White House Press Secretary Sarah Sanders addressed the book more generally today as “nothing more than fabricated stories, many by former disgruntled employees, told to make the President look bad. While it is not always pretty, and rare that the press actually covers it, President Trump has broken through the bureaucratic process to deliver unprecedented successes for the American people. Sometimes it is unconventional, but he always gets results.”
The results are not always positive, but she does have a point. Today the Journal reports on what’s been happening outside of Washington:
American factory activity in August expanded at the strongest pace in more than 14 years, despite rising tensions with some of the U.S.’s largest trade partners.
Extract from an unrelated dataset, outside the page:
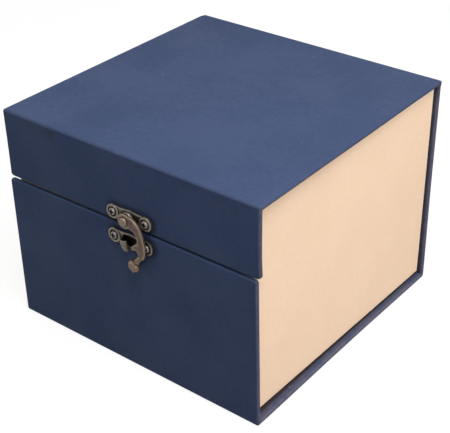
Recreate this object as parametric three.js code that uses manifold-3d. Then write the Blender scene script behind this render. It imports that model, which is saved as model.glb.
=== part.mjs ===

The Institute for Supply Management on Tuesday said its manufacturing index rose to 61.3 in August, the highest level since May 2004, from 58.1 in July. Sales of factory-made products, or new orders, output and employment all grew at a faster pace in August.
Based on this bullish manufacturing report and another pleasant surprise today in the Census Bureau’s report on construction spending, the Federal Reserve Bank of Atlanta raised its estimate of economic growth in the third quarter to a sizzling 4.7%.
One might conclude that allowing the economy to grow by reducing the burden of taxes and regulation is so simple that even an unhinged ignoramus can do it. Yet many seemingly sane and knowledgable politicians have proven unable to grasp the concept.